## Dataset section
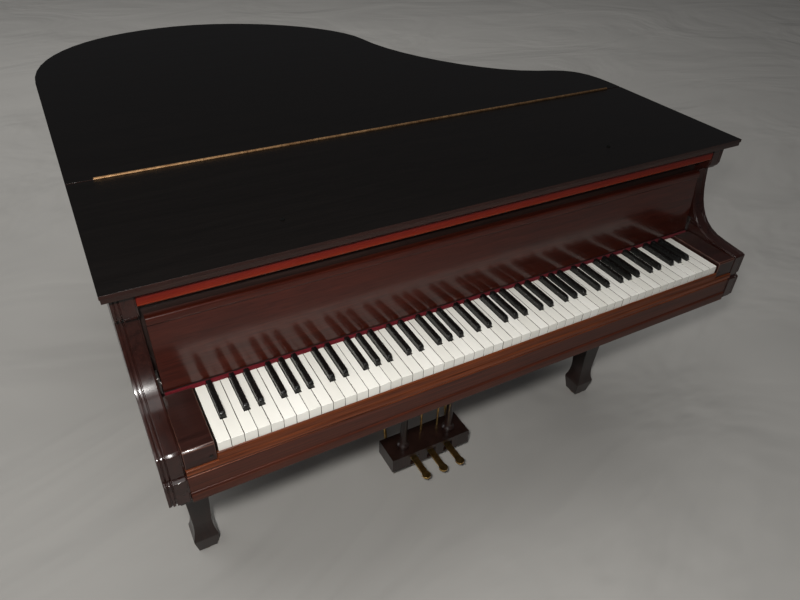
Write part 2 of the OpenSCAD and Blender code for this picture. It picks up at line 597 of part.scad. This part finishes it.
lyre_y = 24;
box_z = [7.4, 11.4];
box_half = 10.5;
post_x = 6.2;
pedal_xs = [-4.6, 0, 4.6];
pedal_pivot = [24.6, 9.3];
pedal_pin_r = 0.3;
rod_y = 26.4;
// Top block with two turned posts
module lyre() color(dark_wood) placed() {
    block([-9, lyre_y - 2.2, bed_z - 1.4], [9, lyre_y + 1.9, bed_z]);
    both_sides() translate([post_x, lyre_y, box_z[1]]) rotate_extrude($fn = 48)
        polygon([[0, 0], [1.5, 0], [1.5, 1], [1, 1.6], [0.85, 3], [0.8, 20], [0.85, 31.5], [1.3, 33.2], [1.3, 34.2],
                 [0.9, 34.7], [0.9, bed_z - 1.4 - box_z[1]], [0, bed_z - 1.4 - box_z[1]]]);
}
module pedal_box() color(dark_wood) placed() difference() {
    block([-box_half, lyre_y - 3, box_z[0]], [box_half, lyre_y + 4, box_z[1]]);
    block([-box_half + 1, lyre_y - 2, box_z[0] - 1], [box_half - 1, lyre_y + 3.2, box_z[1] - 0.8]);
    for (x = pedal_xs) block([x - 1.15, lyre_y - 4, box_z[0] + 0.35], [x + 1.15, lyre_y, box_z[1] - 1]);
    for (x = pedal_xs) translate([x, rod_y, 9]) cylinder(h = 4, r = 0.32, $fn = 24);
    translate([-box_half + 0.4, pedal_pivot[0], pedal_pivot[1]]) rotate([0, 90, 0])
        cylinder(h = 2 * box_half - 0.8, r = pedal_pin_r, $fn = 32);
}
// Brass pedal: a bored heel behind the pivot and a rounded toe in front
module pedal(x) color(brass) placed() difference() {
    union() {
        translate([x - 0.75, 15.6, 9.05]) cube([1.5, 11.4, 0.5]);
        translate([x, 15.6, 9.05]) cylinder(h = 0.5, r = 1.05, $fn = 48);
        translate([x - 0.75, pedal_pivot[0], pedal_pivot[1]]) rotate([0, 90, 0]) cylinder(h = 1.5, r = 0.65, $fn = 32);
    }
    translate([x - 2, pedal_pivot[0], pedal_pivot[1]]) rotate([0, 90, 0]) cylinder(h = 4, r = pedal_pin_r + fit, $fn = 32);
}
module left_pedal() pedal(pedal_xs[0]);
module middle_pedal() pedal(pedal_xs[1]);
module right_pedal() pedal(pedal_xs[2]);
// Rod from the heel of a pedal up behind the lyre to the key bed
module lift_rod(x) color(brass) placed() translate([x, rod_y, 9.58]) cylinder(h = bed_z - 0.2 - 9.58, r = 0.25, $fn = 24);
module left_rod() lift_rod(pedal_xs[0]);
module middle_rod() lift_rod(pedal_xs[1]);
module right_rod() lift_rod(pedal_xs[2]);
module pedal_axle() color(brass) placed() translate([-box_half + 0.4, pedal_pivot[0], pedal_pivot[1]])
    rotate([0, 90, 0]) cylinder(h = 2 * box_half - 0.8, r = pedal_pin_r, $fn = 32);
// Two stays from the back of the box to the key bed
module lyre_stays() color(brass) placed() both_sides()
    rod([8.5, lyre_y + 4.345, 10.6], [8.5, 38, bed_z - 0.09], 0.35);

rim();
bass_arm();
treble_arm();
key_bed();
key_slip();
key_blocks();
key_block_screws();
key_frame();
white_keys();
black_keys();
name_board();
name_felt();
pivot_plates();
fallboard();
fallboard_pins();
front_rail();
belly_rail();
braces();
soundboard();
bridges();
pin_block();
plate();
plate_bolts();
tuning_pins();
treble_strings();
bass_strings();
dampers();
damper_felts();
shelf_rails();
music_shelf();
desk_pins();
music_desk();
desk_strut();
lid_bumpers();
lid_hinge_case_leaves();
lid_hinge_lid_leaves();
lid_hinge_pins();
lid_main();
lid_flap();
flap_hinge_main_leaf();
flap_hinge_flap_leaf();
flap_hinge_pin();
flap_bumpers();
prop_bracket();
lid_prop();
prop_block();
bass_leg();
treble_leg();
tail_leg();
foot_glides();
lyre();
lyre_stays();
pedal_box();
pedal_axle();
left_pedal();
middle_pedal();
right_pedal();
left_rod();
middle_rod();
right_rod();
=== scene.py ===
# Miniature grand piano for a dolls' house: the looks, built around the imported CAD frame.
# Lengths are in metres. The player sits at -Y and the bass end is at -X.
import json
import math

import bmesh
import bpy
from mathutils import Matrix, Vector

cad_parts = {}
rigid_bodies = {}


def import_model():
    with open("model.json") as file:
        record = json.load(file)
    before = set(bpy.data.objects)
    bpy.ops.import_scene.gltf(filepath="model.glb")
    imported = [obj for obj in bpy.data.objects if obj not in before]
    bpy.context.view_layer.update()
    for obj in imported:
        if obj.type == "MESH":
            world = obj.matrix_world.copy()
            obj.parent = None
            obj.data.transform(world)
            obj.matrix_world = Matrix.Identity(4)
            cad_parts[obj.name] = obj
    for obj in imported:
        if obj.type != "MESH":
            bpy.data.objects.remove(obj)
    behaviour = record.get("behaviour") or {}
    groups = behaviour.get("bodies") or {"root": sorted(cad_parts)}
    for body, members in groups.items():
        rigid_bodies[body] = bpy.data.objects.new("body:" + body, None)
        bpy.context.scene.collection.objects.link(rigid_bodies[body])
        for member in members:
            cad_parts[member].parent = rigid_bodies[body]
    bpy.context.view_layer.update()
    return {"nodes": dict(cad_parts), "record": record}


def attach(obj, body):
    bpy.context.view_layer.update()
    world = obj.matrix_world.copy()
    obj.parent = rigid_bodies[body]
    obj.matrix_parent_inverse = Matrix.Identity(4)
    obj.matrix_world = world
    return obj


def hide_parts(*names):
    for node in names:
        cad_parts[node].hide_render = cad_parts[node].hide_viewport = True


for leftover in list(bpy.data.objects):
    bpy.data.objects.remove(leftover)
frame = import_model()
nodes = frame["nodes"]
body_of_node = {}
for body, members in frame["record"]["behaviour"]["bodies"].items():
    for node in members:
        body_of_node[node] = body


# ---------- Materials ----------

def shown(sockets, name):
    """The one socket of this name that the node's present settings use."""
    return [socket for socket in sockets if socket.name == name and socket.enabled][0]


class Nodes:
    """A material and short ways to add and join its nodes."""

    def __init__(self, name):
        self.material = bpy.data.materials.new(name)
        self.material.use_nodes = True
        self.tree = self.material.node_tree
        self.tree.nodes.clear()
        self.output = self.add("ShaderNodeOutputMaterial")
        self.shader = self.add("ShaderNodeBsdfPrincipled")
        self.join(self.shader, "BSDF", self.output, "Surface")
        self.place = self.add("ShaderNodeTexCoord")

    def add(self, kind, **values):
        node = self.tree.nodes.new(kind)
        for key, value in values.items():
            setattr(node, key, value)
        return node

    def join(self, source, out, target, into):
        self.tree.links.new(source.outputs[out], target.inputs[into])

    def set(self, **values):
        """Sets constant values on the shader, with underscores for the spaces in their names."""
        for key, value in values.items():
            self.shader.inputs[key.replace("_", " ")].default_value = value

    def noise(self, scale, detail=4.0, rough=0.55, distortion=0.0):
        """Noise in object coordinates; scale gives its steps per metre along each axis."""
        mapping = self.add("ShaderNodeMapping")
        mapping.inputs["Scale"].default_value = scale
        self.join(self.place, "Object", mapping, "Vector")
        noise = self.add("ShaderNodeTexNoise")
        noise.inputs["Scale"].default_value = 1.0
        noise.inputs["Detail"].default_value = detail
        noise.inputs["Roughness"].default_value = rough
        noise.inputs["Distortion"].default_value = distortion
        self.join(mapping, "Vector", noise, "Vector")
        return noise

    def position(self, axis, low, high):
        """Runs from 0 to 1 between two places along an axis of the object."""
        split = self.add("ShaderNodeSeparateXYZ")
        self.join(self.place, "Object", split, "Vector")
        span = self.add("ShaderNodeMapRange")
        span.inputs["From Min"].default_value = low
        span.inputs["From Max"].default_value = high
        self.join(split, axis, span, "Value")
        return span

    def ramp(self, source, out, stops):
        ramp = self.add("ShaderNodeValToRGB")
        while len(ramp.color_ramp.elements) < len(stops):
            ramp.color_ramp.elements.new(0.5)
        for element, (at, colour) in zip(ramp.color_ramp.elements, stops):
            element.position = at
            element.color = (*colour, 1.0)
        self.join(source, out, ramp, "Fac")
        return ramp

    def colour(self, base, shade=None):
        """Colours the shader with one ramp, multiplied by a second one where it is given."""
        if shade is None:
            self.join(base, "Color", self.shader, "Base Color")
            return
        mix = self.add("ShaderNodeMix", data_type="RGBA", blend_type="MULTIPLY")
        shown(mix.inputs, "Factor").default_value = 1.0
        self.tree.links.new(base.outputs["Color"], shown(mix.inputs, "A"))
        self.tree.links.new(shade.outputs["Color"], shown(mix.inputs, "B"))
        self.tree.links.new(shown(mix.outputs, "Result"), self.shader.inputs["Base Color"])

    def roughness(self, source, low, high):
        span = self.add("ShaderNodeMapRange")
        span.inputs["To Min"].default_value = low
        span.inputs["To Max"].default_value = high
        self.join(source, "Fac", span, "Value")
        self.join(span, "Result", self.shader, "Roughness")

    def bump(self, source, depth, strength=0.5):
        bump = self.add("ShaderNodeBump")
        bump.inputs["Strength"].default_value = strength
        bump.inputs["Distance"].default_value = depth
        self.join(source, "Fac", bump, "Height")
        self.join(bump, "Normal", self.shader, "Normal")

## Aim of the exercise
Each line from the one bearing "before = set(bpy.data.objects)" through the one bearing "# ---------- Materials" is to be duplicated without change; all remaining lines are to be left out.

## Written answer
    before = set(bpy.data.objects)
    bpy.ops.import_scene.gltf(filepath="model.glb")
    imported = [obj for obj in bpy.data.objects if obj not in before]
    bpy.context.view_layer.update()
    for obj in imported:
        if obj.type == "MESH":
            world = obj.matrix_world.copy()
            obj.parent = None
            obj.data.transform(world)
            obj.matrix_world = Matrix.Identity(4)
            cad_parts[obj.name] = obj
    for obj in imported:
        if obj.type != "MESH":
            bpy.data.objects.remove(obj)
    behaviour = record.get("behaviour") or {}
    groups = behaviour.get("bodies") or {"root": sorted(cad_parts)}
    for body, members in groups.items():
        rigid_bodies[body] = bpy.data.objects.new("body:" + body, None)
        bpy.context.scene.collection.objects.link(rigid_bodies[body])
        for member in members:
            cad_parts[member].parent = rigid_bodies[body]
    bpy.context.view_layer.update()
    return {"nodes": dict(cad_parts), "record": record}


def attach(obj, body):
    bpy.context.view_layer.update()
    world = obj.matrix_world.copy()
    obj.parent = rigid_bodies[body]
    obj.matrix_parent_inverse = Matrix.Identity(4)
    obj.matrix_world = world
    return obj


def hide_parts(*names):
    for node in names:
        cad_parts[node].hide_render = cad_parts[node].hide_viewport = True


for leftover in list(bpy.data.objects):
    bpy.data.objects.remove(leftover)
frame = import_model()
nodes = frame["nodes"]
body_of_node = {}
for body, members in frame["record"]["behaviour"]["bodies"].items():
    for node in members:
        body_of_node[node] = body


# ---------- Materials ----------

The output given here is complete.